After a few days, the team rules one vendor out quickly, keeps one as a backup, and advances one as a serious finalist. At that point, they move the finalist account to a permanent monitored address so pricing, stakeholder collaboration, and support requests live in the right place. That is the ideal workflow: temporary inbox for the noisy research stage, permanent inbox for the real buying stage.

Common mistakes to avoid

  • Using a temporary inbox for long-running ownership. If the pilot is serious, move the account.
  • Forgetting to save key links. Keep the welcome email or setup details you may need later.
  • Testing too many vendors at once. A messy shortlist creates messy conclusions.
  • Confusing vendor outreach with product quality. Strong marketing copy is not strong governance workflow.
  • Assuming privacy tools remove all risk. They help manage exposure, but they do not replace normal purchasing, security, or legal judgment.

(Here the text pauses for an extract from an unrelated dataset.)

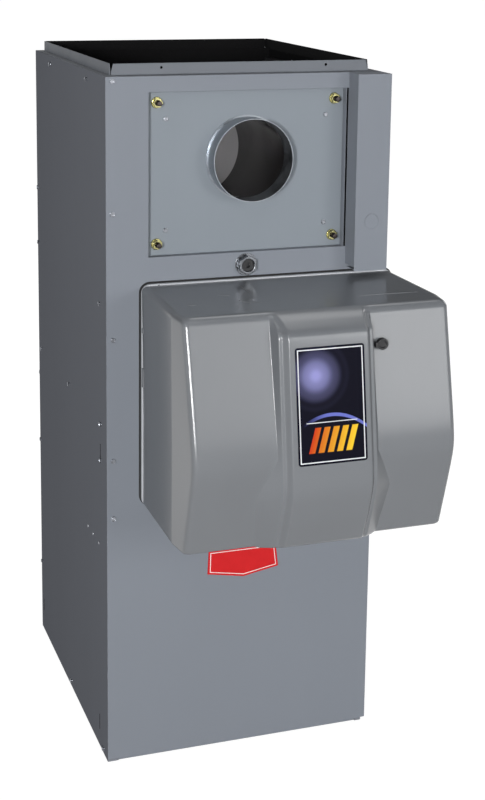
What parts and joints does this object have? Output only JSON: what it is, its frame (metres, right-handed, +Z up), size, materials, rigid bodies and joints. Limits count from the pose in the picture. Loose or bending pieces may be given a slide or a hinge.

Quick checklist before you sign up

  • Do I know what part of GRC I am actually evaluating?
  • Is this an early comparison or an active buying process?
  • Would a temporary inbox keep the research cleaner?
  • Which emails do I need to save immediately?
  • At what point will I move the account to a permanent team address?

Final takeaway

A temporary email generator for GRC software free trials is not about hiding from vendors. It is about protecting attention during early research. You still get the verification email, the welcome links, and the first setup materials you need. You just avoid stuffing your main inbox with follow-up from every platform you explore.

Used well, it creates a cleaner boundary between exploration and commitment. Compare the vendors, keep the inbox noise contained, and switch serious finalists to a permanent work address once the evaluation becomes real. That simple workflow change can make GRC research much easier to manage.